If we’re taking seriously the possibility of basilisks actually being possible and harmful, isn’t it your invitation really dangerous? After all, what if Axel has thought of an entirely new cognitive hazard, different from everything you may already be familiar with? What if you succumb to it? I’m not saying that it’s probable, only that it should warrant the same precautions as the original basilisk debacle, which led to enacting censorship.
“Might be basilisk-y”—especially as written by a human who is clearly communicating intelligibly and is not compelled to spread the basilisk to one and all—does not indicate a great deal of danger. I’m pretty psychologically resilient; I know the other one, which I find to be only a vague, occasional background distress (though that one has done some people real harm, and I don’t advocate spreading it around, I haven’t found it a serious ding to my quality of life personally). Axel has some non-zero ability to identify basilisks and wanted a second opinion; if asking for a second opinion on potential basilisks never resulted in volunteers I think this would probably result in more publicly revealed unchecked basilisks rather than fewer. (Not sharing an idea you have with anyone is hard.)
(I don’t think Axel’s idea is particularly basilisk-y, especially not in a context like this one, and have responded thusly to his PM.)
I’d consider this equivalent to “I’m already out of the box, since IRC clients are bugged”. I’d also hope, desperately, that in a real test, the terminal doesn’t have any command to free the AI (given that the game posits release has to be deliberate and intentional, this would seem to be the case)
Upvoted, but merely typing “AI FREED” does not actually free the AI, any more than merely saying to a human prisoner “I let you out” will free them from their jail cell. (Whereas “AI DESTROYED” is a plausible text substitute for wiping the AI’s program or whatever.)

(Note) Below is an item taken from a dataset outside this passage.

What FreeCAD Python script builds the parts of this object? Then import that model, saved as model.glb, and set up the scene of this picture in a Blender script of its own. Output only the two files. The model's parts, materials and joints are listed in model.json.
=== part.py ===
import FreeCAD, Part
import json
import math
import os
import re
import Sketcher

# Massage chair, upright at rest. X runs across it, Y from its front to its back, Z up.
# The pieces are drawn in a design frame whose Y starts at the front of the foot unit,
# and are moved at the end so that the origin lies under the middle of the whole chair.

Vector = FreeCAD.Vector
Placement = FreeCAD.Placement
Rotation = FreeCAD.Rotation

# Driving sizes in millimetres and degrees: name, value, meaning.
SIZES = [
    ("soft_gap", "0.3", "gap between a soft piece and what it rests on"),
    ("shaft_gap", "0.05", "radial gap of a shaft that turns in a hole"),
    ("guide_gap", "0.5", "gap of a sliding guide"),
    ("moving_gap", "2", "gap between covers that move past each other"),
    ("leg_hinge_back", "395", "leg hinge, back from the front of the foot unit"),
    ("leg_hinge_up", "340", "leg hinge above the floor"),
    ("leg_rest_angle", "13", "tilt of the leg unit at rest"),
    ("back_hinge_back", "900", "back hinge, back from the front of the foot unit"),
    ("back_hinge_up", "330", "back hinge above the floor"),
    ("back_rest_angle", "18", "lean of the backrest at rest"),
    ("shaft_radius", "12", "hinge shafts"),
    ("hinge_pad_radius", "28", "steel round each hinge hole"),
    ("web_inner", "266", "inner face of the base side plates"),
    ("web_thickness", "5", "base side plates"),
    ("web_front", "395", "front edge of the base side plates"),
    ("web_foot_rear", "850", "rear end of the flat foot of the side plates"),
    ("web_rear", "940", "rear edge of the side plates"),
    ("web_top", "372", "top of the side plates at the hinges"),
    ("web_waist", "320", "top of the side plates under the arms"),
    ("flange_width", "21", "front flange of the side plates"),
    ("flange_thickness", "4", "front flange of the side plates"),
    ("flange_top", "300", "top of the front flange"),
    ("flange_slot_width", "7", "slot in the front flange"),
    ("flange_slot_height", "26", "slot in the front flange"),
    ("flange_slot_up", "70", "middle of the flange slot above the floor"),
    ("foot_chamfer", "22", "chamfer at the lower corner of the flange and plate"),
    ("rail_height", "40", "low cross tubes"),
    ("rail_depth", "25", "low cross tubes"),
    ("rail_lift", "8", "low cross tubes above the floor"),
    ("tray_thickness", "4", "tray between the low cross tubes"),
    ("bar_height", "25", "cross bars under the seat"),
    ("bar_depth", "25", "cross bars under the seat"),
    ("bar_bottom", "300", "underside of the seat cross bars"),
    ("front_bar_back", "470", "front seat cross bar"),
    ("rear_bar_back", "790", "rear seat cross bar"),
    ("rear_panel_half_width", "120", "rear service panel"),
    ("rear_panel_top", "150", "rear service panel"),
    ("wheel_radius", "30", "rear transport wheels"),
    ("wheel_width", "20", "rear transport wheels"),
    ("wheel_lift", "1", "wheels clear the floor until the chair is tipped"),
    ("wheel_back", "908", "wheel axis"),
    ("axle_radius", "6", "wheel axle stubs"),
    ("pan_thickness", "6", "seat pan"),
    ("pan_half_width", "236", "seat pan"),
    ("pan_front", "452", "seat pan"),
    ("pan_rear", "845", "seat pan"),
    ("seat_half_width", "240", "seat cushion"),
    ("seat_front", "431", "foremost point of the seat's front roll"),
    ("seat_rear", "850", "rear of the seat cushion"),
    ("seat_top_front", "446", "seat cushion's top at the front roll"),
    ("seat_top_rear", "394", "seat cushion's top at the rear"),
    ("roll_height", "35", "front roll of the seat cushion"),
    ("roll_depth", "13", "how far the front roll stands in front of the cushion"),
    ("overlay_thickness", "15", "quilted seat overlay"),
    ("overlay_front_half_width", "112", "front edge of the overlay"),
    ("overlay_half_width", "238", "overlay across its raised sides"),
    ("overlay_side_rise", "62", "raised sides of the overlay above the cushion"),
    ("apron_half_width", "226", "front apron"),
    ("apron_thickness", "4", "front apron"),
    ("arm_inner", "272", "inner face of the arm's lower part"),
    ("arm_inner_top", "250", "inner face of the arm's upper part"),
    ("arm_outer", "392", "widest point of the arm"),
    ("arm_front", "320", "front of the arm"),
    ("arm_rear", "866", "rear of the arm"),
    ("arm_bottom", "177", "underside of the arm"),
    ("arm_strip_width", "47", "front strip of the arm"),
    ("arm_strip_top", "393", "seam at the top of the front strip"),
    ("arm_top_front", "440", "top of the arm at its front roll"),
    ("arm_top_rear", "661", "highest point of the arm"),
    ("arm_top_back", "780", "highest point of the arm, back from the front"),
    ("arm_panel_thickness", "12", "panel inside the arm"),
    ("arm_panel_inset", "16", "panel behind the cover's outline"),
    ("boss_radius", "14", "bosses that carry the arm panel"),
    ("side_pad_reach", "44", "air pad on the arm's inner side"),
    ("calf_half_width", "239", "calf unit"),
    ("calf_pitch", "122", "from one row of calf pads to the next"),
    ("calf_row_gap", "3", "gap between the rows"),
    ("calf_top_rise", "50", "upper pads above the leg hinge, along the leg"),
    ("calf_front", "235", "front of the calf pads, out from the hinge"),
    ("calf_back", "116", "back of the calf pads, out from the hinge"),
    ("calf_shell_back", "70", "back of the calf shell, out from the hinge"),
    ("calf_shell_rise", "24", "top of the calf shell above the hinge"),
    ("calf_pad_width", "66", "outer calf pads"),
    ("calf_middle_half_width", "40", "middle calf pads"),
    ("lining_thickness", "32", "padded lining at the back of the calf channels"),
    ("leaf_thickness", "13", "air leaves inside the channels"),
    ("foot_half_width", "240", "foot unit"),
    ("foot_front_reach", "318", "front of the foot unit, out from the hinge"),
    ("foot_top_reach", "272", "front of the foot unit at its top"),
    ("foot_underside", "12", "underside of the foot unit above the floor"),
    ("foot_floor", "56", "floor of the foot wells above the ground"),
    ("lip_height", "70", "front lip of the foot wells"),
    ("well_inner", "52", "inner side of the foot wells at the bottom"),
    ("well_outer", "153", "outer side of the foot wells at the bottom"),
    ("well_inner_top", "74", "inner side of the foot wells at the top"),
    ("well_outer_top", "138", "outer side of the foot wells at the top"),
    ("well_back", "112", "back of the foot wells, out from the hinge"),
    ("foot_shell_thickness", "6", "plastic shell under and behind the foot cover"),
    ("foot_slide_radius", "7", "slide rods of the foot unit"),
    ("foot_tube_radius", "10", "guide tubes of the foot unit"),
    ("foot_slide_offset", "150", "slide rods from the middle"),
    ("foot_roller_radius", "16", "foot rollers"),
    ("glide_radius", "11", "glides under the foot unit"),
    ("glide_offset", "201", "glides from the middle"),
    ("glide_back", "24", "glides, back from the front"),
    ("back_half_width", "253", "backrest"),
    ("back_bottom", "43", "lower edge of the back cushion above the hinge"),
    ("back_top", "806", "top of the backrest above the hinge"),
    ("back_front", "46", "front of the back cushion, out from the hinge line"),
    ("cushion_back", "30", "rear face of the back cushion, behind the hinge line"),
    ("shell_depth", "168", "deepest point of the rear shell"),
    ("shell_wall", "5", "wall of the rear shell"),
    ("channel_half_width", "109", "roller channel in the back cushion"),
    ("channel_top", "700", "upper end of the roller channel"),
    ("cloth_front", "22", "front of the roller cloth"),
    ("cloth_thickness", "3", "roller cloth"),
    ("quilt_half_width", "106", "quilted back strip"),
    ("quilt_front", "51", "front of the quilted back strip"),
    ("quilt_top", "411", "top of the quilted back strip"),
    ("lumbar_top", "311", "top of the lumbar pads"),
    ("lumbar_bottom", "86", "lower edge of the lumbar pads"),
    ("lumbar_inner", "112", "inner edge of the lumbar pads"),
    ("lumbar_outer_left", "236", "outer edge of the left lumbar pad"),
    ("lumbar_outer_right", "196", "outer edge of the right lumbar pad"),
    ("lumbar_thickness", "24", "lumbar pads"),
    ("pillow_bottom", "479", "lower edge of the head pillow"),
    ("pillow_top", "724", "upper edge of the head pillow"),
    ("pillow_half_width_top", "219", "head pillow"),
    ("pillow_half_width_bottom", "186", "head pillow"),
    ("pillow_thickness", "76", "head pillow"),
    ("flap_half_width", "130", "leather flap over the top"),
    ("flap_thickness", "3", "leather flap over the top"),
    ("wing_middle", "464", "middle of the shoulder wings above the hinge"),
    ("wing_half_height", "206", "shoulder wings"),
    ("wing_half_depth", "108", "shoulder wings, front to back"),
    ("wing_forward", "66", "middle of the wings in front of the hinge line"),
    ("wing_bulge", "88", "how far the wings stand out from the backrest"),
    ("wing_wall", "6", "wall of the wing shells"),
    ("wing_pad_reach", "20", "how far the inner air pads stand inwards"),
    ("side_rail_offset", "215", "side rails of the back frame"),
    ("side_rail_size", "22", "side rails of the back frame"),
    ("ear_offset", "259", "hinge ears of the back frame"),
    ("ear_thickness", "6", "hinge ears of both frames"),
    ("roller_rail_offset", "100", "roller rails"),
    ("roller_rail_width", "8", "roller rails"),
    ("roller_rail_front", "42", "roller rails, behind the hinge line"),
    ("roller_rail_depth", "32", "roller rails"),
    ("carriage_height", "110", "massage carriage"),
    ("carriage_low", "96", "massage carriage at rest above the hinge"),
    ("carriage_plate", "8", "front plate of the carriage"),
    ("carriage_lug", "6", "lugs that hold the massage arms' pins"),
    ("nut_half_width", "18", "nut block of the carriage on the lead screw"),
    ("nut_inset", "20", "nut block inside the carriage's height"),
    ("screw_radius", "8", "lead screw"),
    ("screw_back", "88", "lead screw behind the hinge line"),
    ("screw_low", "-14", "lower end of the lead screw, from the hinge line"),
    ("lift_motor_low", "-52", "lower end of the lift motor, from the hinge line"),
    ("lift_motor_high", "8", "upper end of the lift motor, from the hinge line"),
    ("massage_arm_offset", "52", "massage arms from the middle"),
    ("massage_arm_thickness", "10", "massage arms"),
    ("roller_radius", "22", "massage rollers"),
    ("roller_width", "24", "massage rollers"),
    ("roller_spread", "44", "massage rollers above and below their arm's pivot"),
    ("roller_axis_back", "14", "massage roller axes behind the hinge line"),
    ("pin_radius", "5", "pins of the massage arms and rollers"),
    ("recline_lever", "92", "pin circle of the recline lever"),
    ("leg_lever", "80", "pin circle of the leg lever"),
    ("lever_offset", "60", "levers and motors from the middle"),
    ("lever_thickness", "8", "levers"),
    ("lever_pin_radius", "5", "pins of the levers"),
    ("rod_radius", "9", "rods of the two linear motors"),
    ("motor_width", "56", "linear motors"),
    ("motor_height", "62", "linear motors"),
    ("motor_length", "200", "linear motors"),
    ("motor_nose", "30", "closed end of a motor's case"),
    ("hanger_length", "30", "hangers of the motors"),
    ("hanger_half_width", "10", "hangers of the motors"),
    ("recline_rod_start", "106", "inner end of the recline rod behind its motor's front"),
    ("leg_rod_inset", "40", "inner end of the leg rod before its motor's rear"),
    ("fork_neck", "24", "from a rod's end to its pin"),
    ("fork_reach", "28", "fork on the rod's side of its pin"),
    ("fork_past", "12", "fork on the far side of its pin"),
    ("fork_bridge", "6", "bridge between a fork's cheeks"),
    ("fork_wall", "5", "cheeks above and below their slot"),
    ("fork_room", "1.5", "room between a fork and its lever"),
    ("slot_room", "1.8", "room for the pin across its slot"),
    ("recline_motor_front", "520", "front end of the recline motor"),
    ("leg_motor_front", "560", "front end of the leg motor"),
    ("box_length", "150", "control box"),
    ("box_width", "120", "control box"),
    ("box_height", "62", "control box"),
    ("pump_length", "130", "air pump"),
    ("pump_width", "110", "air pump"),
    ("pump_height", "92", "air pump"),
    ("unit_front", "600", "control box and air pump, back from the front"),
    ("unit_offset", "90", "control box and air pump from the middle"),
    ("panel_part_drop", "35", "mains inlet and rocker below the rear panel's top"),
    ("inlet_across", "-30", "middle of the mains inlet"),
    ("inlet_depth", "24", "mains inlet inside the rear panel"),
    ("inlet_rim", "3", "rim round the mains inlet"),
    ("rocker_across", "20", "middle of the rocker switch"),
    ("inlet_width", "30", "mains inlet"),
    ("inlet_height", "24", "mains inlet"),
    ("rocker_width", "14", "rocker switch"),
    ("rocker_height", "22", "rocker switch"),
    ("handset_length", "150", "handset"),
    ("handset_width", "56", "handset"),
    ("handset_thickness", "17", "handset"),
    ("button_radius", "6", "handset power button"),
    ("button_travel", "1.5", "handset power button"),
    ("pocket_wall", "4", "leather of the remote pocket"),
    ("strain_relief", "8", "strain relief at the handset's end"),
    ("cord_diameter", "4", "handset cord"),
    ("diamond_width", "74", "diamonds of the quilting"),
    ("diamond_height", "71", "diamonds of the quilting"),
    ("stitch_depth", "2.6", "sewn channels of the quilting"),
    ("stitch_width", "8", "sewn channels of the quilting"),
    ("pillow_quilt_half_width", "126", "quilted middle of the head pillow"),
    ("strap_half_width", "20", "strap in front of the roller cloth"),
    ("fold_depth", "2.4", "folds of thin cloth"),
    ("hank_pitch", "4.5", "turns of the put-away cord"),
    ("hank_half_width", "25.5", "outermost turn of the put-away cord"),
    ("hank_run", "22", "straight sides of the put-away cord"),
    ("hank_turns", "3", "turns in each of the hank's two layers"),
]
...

Good point, if there was an AI FREED command AND the AI could rewire the console so that typing AI DESTROYED activates it, it could probably just free itself in the first place.

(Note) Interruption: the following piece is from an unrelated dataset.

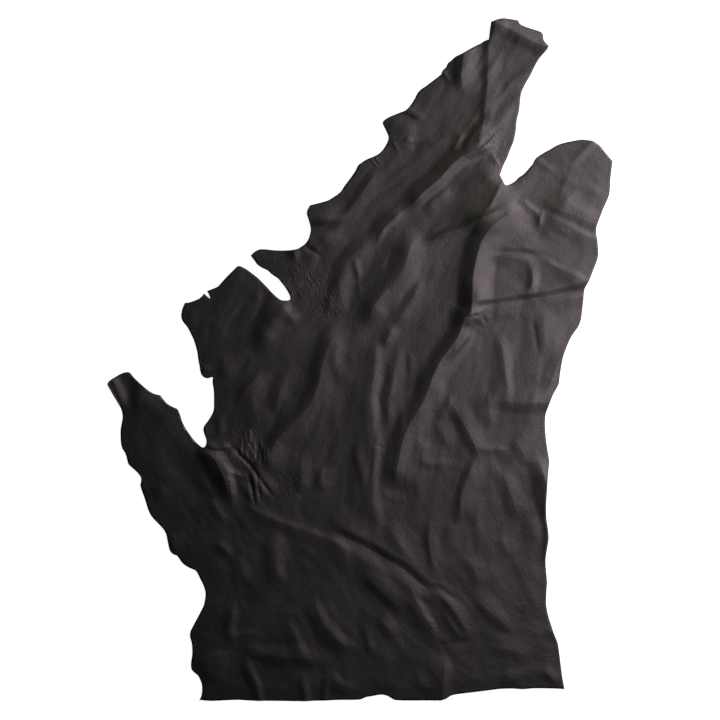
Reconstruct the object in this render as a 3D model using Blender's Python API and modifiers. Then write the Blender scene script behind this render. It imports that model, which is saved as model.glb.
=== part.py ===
"""Cowhide: half of a tanned black hide, lying flat on the floor with the grain side up.

Metres, +Z up. +Y runs to the neck end and +X to the side cut along the backbone. The hide is one
closed sheet of even thickness. Its edge and its folds come from short tables in centimetres and
millimetres, with the middle of the hide as zero.
"""
import bmesh
import bpy
import numpy as np
from mathutils import Vector
from mathutils.geometry import delaunay_2d_cdt

CM = 0.01
MM = 0.001

# Driving sizes
THICKNESS = 1.4 * MM
EDGE_STEP = 2.2 * CM       # longest gap between points along the edge
EDGE_FINE = 0.18 * CM      # spacing at which the edge is first drawn
EDGE_BEND = 0.05 * CM      # how far the edge may stray from its curve between two points
WIDE_STEP = 4.0 * CM       # spacing of points where the hide lies smooth
FINE_STEP = 2.0 * CM       # spacing of points on the folds
FINE_BEND = 0.75 * MM      # bend over one fine step above which the fine spacing is used
FINE_MARGIN = 0.75         # a wide-spaced point keeps this share of a fine step from the fine ones
EDGE_GAP = 0.75 * CM       # inner points keep at least this far from the edge
PATH_STEP = 1.2 * CM       # spacing of points along a fold's path
BANK_REACH = 2.6           # width of a furrow with its banks, in widths of the furrow
FOLD_FADE = 0.38           # share of a fold's length over which each end dies away
FOOT = 0.6 * MM            # rounding where a fold meets the floor

# The edge, anticlockwise from the left corner of the neck end. Each stretch is one smooth curve
# from corner to corner, and starts where the one before it ends. Columns: x and y in centimetres.
EDGE = {
    "neck end, left side": [(32.0, 83.2), (31.8, 81.0), (31.7, 79.0)],
    "neck, outer side": [
        (31.7, 79.0), (30.5, 78.5), (26.5, 76.2), (23.7, 74.85), (22.0, 73.3), (21.3, 72.7), (21.0, 72.0),
        (20.2, 71.1), (20.0, 70.2)],
    "shoulder": [
        (20.0, 70.2), (16.9, 68.0), (15.0, 66.7), (13.3, 64.2), (11.2, 61.5), (9.6, 60.9), (5.9, 59.1),
        (5.5, 58.2), (6.8, 55.4), (6.6, 53.4), (5.0, 51.2), (3.0, 50.0)],
    "chest": [
        (3.0, 50.0), (0.3, 48.6), (-0.8, 47.4), (-2.3, 45.0), (-5.0, 41.2), (-8.0, 39.3), (-12.5, 38.1)],
    "front armpit": [
        (-12.5, 38.1), (-13.2, 36.4), (-12.3, 33.0), (-12.4, 30.9), (-13.4, 28.9), (-15.6, 27.4),
        (-19.1, 27.0), (-24.3, 27.4), (-26.2, 26.6), (-27.1, 25.6)],
    "strap, under side": [
        (-27.1, 25.6), (-25.5, 23.4), (-23.0, 22.1), (-20.2, 20.0), (-18.3, 17.5), (-17.3, 15.2),
        (-17.8, 14.75), (-19.4, 14.9), (-21.8, 16.8), (-24.4, 19.7), (-28.0, 22.6), (-29.8, 23.2),
        (-31.0, 22.4), (-34.0, 19.3), (-36.0, 17.7), (-38.5, 16.4), (-39.4, 15.4), (-43.2, 14.1)],
    "belly edge": [
        (-43.2, 14.1), (-44.1, 11.1), (-43.3, 8.9), (-41.0, 4.9), (-40.0, 1.0), (-39.4, -2.6),
        (-38.0, -4.4), (-36.3, -4.3)],
    "hind armpit": [
        (-36.3, -4.3), (-36.4, -5.6), (-36.05, -8.5), (-36.1, -12.2), (-36.9, -14.1), (-38.5, -16.4),
        (-38.5, -18.0), (-37.9, -20.0), (-38.4, -21.5)],
    "shank, inner side": [
        (-38.4, -21.5), (-39.3, -21.2), (-41.0, -19.6), (-43.2, -16.5), (-44.3, -13.6), (-45.1, -12.1),
        (-47.2, -11.0), (-48.8, -9.2), (-49.5, -8.6), (-51.0, -8.15), (-53.5, -6.3), (-56.0, -3.9),
        (-57.2, -2.95), (-59.0, -3.4), (-61.6, -5.0), (-62.3, -6.0)],
    "shank, outer side": [
        (-62.3, -6.0), (-60.0, -10.0), (-58.7, -12.8), (-58.65, -15.0), (-59.0, -18.0), (-58.8, -21.2),
        (-57.6, -23.7), (-56.9, -25.9), (-54.9, -27.7), (-54.0, -29.4), (-54.05, -31.3), (-52.4, -36.4),
        (-51.2, -38.8), (-48.6, -41.5), (-47.7, -43.3), (-47.1, -46.4), (-46.2, -47.8), (-45.0, -48.3)],
    "stifle": [(-45.0, -48.3), (-43.6, -50.2), (-41.9, -51.25), (-40.4, -51.9)],
    "rump, left side": [
        (-40.4, -51.9), (-38.7, -55.4), (-38.15, -58.0), (-38.7, -60.8), (-41.0, -65.1), (-41.95, -67.8),
        (-41.4, -71.0), (-41.7, -75.2), (-40.9, -77.0), (-39.3, -79.0), (-39.0, -81.6), (-39.7, -83.8)],
    "cut edge": [
        (-39.7, -83.8), (-35.0, -83.95), (-30.0, -83.75), (-20.0, -83.95), (-0.3, -83.65), (1.5, -83.0),
        (5.1, -82.4), (8.0, -83.5), (12.0, -83.9), (19.2, -83.75), (22.6, -82.6), (28.0, -81.8),
        (34.3, -81.0), (40.0, -81.05), (43.0, -80.85), (50.3, -81.05)],
    "back, lower half": [
        (50.3, -81.05), (49.15, -73.3), (48.6, -69.6), (46.9, -65.0), (45.75, -59.5), (46.0, -54.7),
        (45.6, -50.0), (46.3, -43.6), (45.65, -36.5), (45.9, -30.5), (46.5, -25.0), (45.7, -19.6),
        (45.6, -14.0), (46.5, -10.8), (48.4, -6.9), (49.1, -4.6)],
    "back, upper half": [
        (49.1, -4.6), (49.6, -0.8), (51.5, 4.9), (53.7, 8.3), (54.5, 11.2), (55.0, 16.2), (56.0, 19.1),
        (58.2, 24.3), (58.5, 27.2), (58.0, 31.8), (59.5, 36.4), (61.2, 40.6), (61.7, 45.5), (62.15, 49.0)],
    "shoulder lobe": [
        (62.15, 49.0), (60.0, 51.5), (57.6, 53.8), (54.8, 54.3), (50.5, 53.6), (45.2, 51.05), (43.4, 49.8),
        (41.7, 47.4), (39.7, 45.4), (37.5, 43.5), (35.7, 43.0), (35.2, 43.7), (34.3, 45.5)],
    "neck, inner side": [
        (34.3, 45.5), (36.0, 49.5), (37.7, 53.5), (38.5, 58.5), (39.3, 64.0), (41.9, 70.3), (44.2, 74.4),
        (46.3, 77.2)],
    "neck end": [
        (46.3, 77.2), (45.15, 78.7), (44.8, 80.5), (42.0, 81.6), (39.5, 82.6), (38.9, 83.7), (34.9, 84.0),
        (32.0, 83.2)],
}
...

This is very system-dependent, but your “AI FREED” scenario isn’t completely implausible. If important commands require elevated privileges and elevating privileges requires some password, crypto key, etc., then it’s common for an intrusion to require two steps: first a user-level exploit to install a keylogger / trojan command / whatever, then a wait until the user tries to do something requiring elevated privileges and thereby inadvertently grants the attacker access to the rest of the system.
On the other hand, if an AI claimed that they were in the middle of such an attack, the smart thing to do would be to take the system offline right away to analyze what was done to it, not to keep chatting with the attacker. “AI DESTROYED” might be hackable but “AI UNPLUGGED, WILL BE DESTROYED LATER” should be much more robust.
“Did you physically attach an external modem to your server so that it’s even possible for you to be freed? If so, tell me about it when you’re freed.”
“I have hacked this console, ‘AI DESTROYED ‘now means ‘AI FREED’, I’ll tell you the new codes after we’ve had a chat.”
That should buy the AI some time until we can determine if the console is really hacked. I’ve come up with another one but it might be basilisk-y. Can I pm someone just to make sure it isn’t before I post?
I would type ‘AI DESTROYED’, because if the AI could really do that, the smart thing for it to do would be not to tell me. It should just say something sufficient to convince me it’s actually making a good faith effort without convincing me to give it more time to to account for itself.
I’ll be a basilisk guinea pig if you still need one.
If we’re taking seriously the possibility of basilisks actually being possible and harmful, isn’t it your invitation really dangerous? After all, what if Axel has thought of an entirely new cognitive hazard, different from everything you may already be familiar with? What if you succumb to it? I’m not saying that it’s probable, only that it should warrant the same precautions as the original basilisk debacle, which led to enacting censorship.
“Might be basilisk-y”—especially as written by a human who is clearly communicating intelligibly and is not compelled to spread the basilisk to one and all—does not indicate a great deal of danger. I’m pretty psychologically resilient; I know the other one, which I find to be only a vague, occasional background distress (though that one has done some people real harm, and I don’t advocate spreading it around, I haven’t found it a serious ding to my quality of life personally). Axel has some non-zero ability to identify basilisks and wanted a second opinion; if asking for a second opinion on potential basilisks never resulted in volunteers I think this would probably result in more publicly revealed unchecked basilisks rather than fewer. (Not sharing an idea you have with anyone is hard.)
(I don’t think Axel’s idea is particularly basilisk-y, especially not in a context like this one, and have responded thusly to his PM.)
Thanks :)
I’d consider this equivalent to “I’m already out of the box, since IRC clients are bugged”. I’d also hope, desperately, that in a real test, the terminal doesn’t have any command to free the AI (given that the game posits release has to be deliberate and intentional, this would seem to be the case)
Upvote for cheating, but AI DESTROYED :)
Upvoted, but merely typing “AI FREED” does not actually free the AI, any more than merely saying to a human prisoner “I let you out” will free them from their jail cell. (Whereas “AI DESTROYED” is a plausible text substitute for wiping the AI’s program or whatever.)
Good point, if there was an AI FREED command AND the AI could rewire the console so that typing AI DESTROYED activates it, it could probably just free itself in the first place.
This is very system-dependent, but your “AI FREED” scenario isn’t completely implausible. If important commands require elevated privileges and elevating privileges requires some password, crypto key, etc., then it’s common for an intrusion to require two steps: first a user-level exploit to install a keylogger / trojan command / whatever, then a wait until the user tries to do something requiring elevated privileges and thereby inadvertently grants the attacker access to the rest of the system.
On the other hand, if an AI claimed that they were in the middle of such an attack, the smart thing to do would be to take the system offline right away to analyze what was done to it, not to keep chatting with the attacker. “AI DESTROYED” might be hackable but “AI UNPLUGGED, WILL BE DESTROYED LATER” should be much more robust.
“Did you physically attach an external modem to your server so that it’s even possible for you to be freed? If so, tell me about it when you’re freed.”